Because it incorporates both Greek and Arabic cartographical techniques, the rectangular world map is evidence of the flow of geographical knowledge and ideas from "the pre-Islamic Greek and Syriac-speaking Middle East to the Arabic scientific culture of early Islam." This map is the earliest known map with a scale bar, or graticule, prior to the European Renaissance and suggests that the author's framework of mathematical geography comes from his exposure to the cartographic systems of Antiquity. The scale bar at the top of the map is not mathematically correct, but it indicates that the author was familiar with the cartographical concepts of Ptolemy.
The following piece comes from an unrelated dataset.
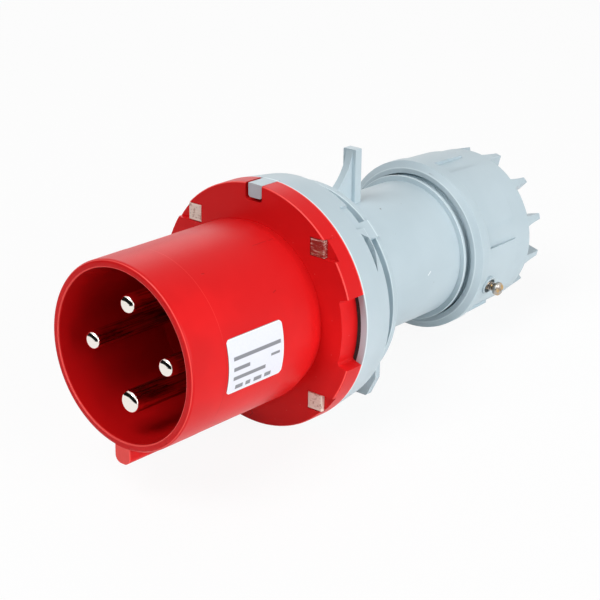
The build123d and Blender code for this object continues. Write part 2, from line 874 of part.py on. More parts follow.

At the same time, the author incorporated traditional Arabic mapping practices by flipping the orientation to have the south at the top of the map, rather than the north. He also added 395 city names to the map, a choice that differs from most medieval world maps which depict only regional names. The red dots that fill the map represent particular cities and trade routes and are pulled from the maps of Ibn Ḥawqal, a 10th-century Muslim geographer. The author of The Book of Curiosities used a wide variety of scholarly thought, incorporating many different ideas and techniques (citing over 20 written sources) to create not only this map, but a truly curious and marvelous book that scholars continue to learn new things from today.